By the time I've tried two or three flies and settle in to the water and begin watching and waiting....eventually I figure out what they are keying on (if anything) and then fish that until I wear blisthers or soggy indentations into my forefinger and thumb...then I usually say, "what the hell" and switch to a dry out of boredom or Promethian ire/pride and laugh maniacally when some "dumb" stocker falls prey to my wit/skill...not really, I'm just one lucky S.O.B.

Rod
1 part finding the fish
1 Part keeping the hook wet
3 parts luck

My goto is moving towards a bhwb---I can always seem to dredge something up with a black or olive...

After writing this I think I'm ready to take a page from A.K. Best----instead of running into the water and flailing attractors at non-existant fish, I think I may sit on the bank and enjoy a smoke (since I started back) and wait for the fish to come to me

here fishy fishy fishy.

floater
06-10-99, 11:04 AM
When on the hooch I'm usually sinking nymphs at first, sticking to attractors like prince and grhe. Then I fish them until the period between day and evening when I figure those caddis cases and pupas must be starting to move around, so I try them. Then when the fish start feeding near the surface, I switch to a ehc and then maybe an emerger or a greased pupa and other things until they start biting. That would be a typical day when the hatch comes in the evening and the fish feed on the different stages, but often it doesn't happen that way. So, as a gen rule of thumb if the fish are feeding near the surface I try surface flies and emergers/pupas, I don't like to dry fly fish blind on the hooch, so I'll sink nymphs If I can't see them feeding near the surface, but many times I have casted to rising fish with bh's and caught 'em. This is my system, very simple, I am not the most technical fisherman, nor do I feel the need to be, so I don't have a real technical system to catch fish, I just relax and fish, and I like it like that.

WDN FLY
06-10-99, 10:04 PM
I'm in a little different situation but here is how I do it. I usually have rising fish so I sciene(sp) the water to see what's in the top 3". I also carry a monocular to check out the duns that are on the water and to see what type of rise the fish is making. If there are no rising fish I work a cricket or ant along the bank, most big smart trout are bank feeders. I hope this has been of some help.

Loren
06-10-99, 11:55 PM
Thanks guys - lots of help. WDN, what kind of sceine do you use?

WDN FLY
06-11-99, 08:28 AM
As you probably guessed I made mine. Get 2 dowels around 12" long and 1/4" in diameter. Between these I put a piece of no-see-um netteing about 8" by 18". Measurements don't need to be exact by any means. That's pretty much it.

floater
06-11-99, 01:09 PM
Or, you could just get them in the basspro's whiteriver flyshop, where I got mine. It was like $0.75 or something. You can just keep it in your vest, and then put it on your net when you want to use it.

Loren
06-11-99, 06:54 PM
All in all, a very seine way to select flies.

floater
06-13-99, 12:21 AM
Seems like somebody else would chime in here and give us there method.

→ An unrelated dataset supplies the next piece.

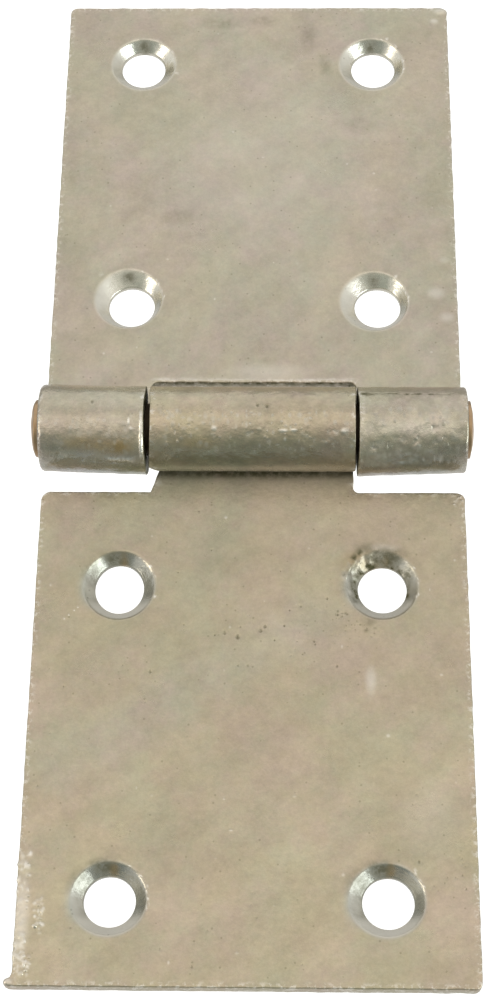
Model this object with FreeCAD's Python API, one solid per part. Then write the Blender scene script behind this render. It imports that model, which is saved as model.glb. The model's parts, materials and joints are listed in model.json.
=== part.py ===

(floater picks up a rock, lifts his eyebrow, and puts forth his hand) Bugs anyone?

Tom
06-13-99, 06:46 AM
Almost always I begin with a dry fly that has worked on the particular stream I'm fishing at that time of day and season. If regulations allow it I most often tie on a dropper about 18" - 24" tied to the bend of the dry fly. The dropper would most likely be a Prince, GRHH, Pheasant Tail or even a wet pattern. If it is strange water and I am not privy to the company of someone who knows the stream, I'll generally start with the above system and my dry will be either a deer (or elk) hair caddis or an adams parachute. Scientific? Not very. Effective? Most of the time.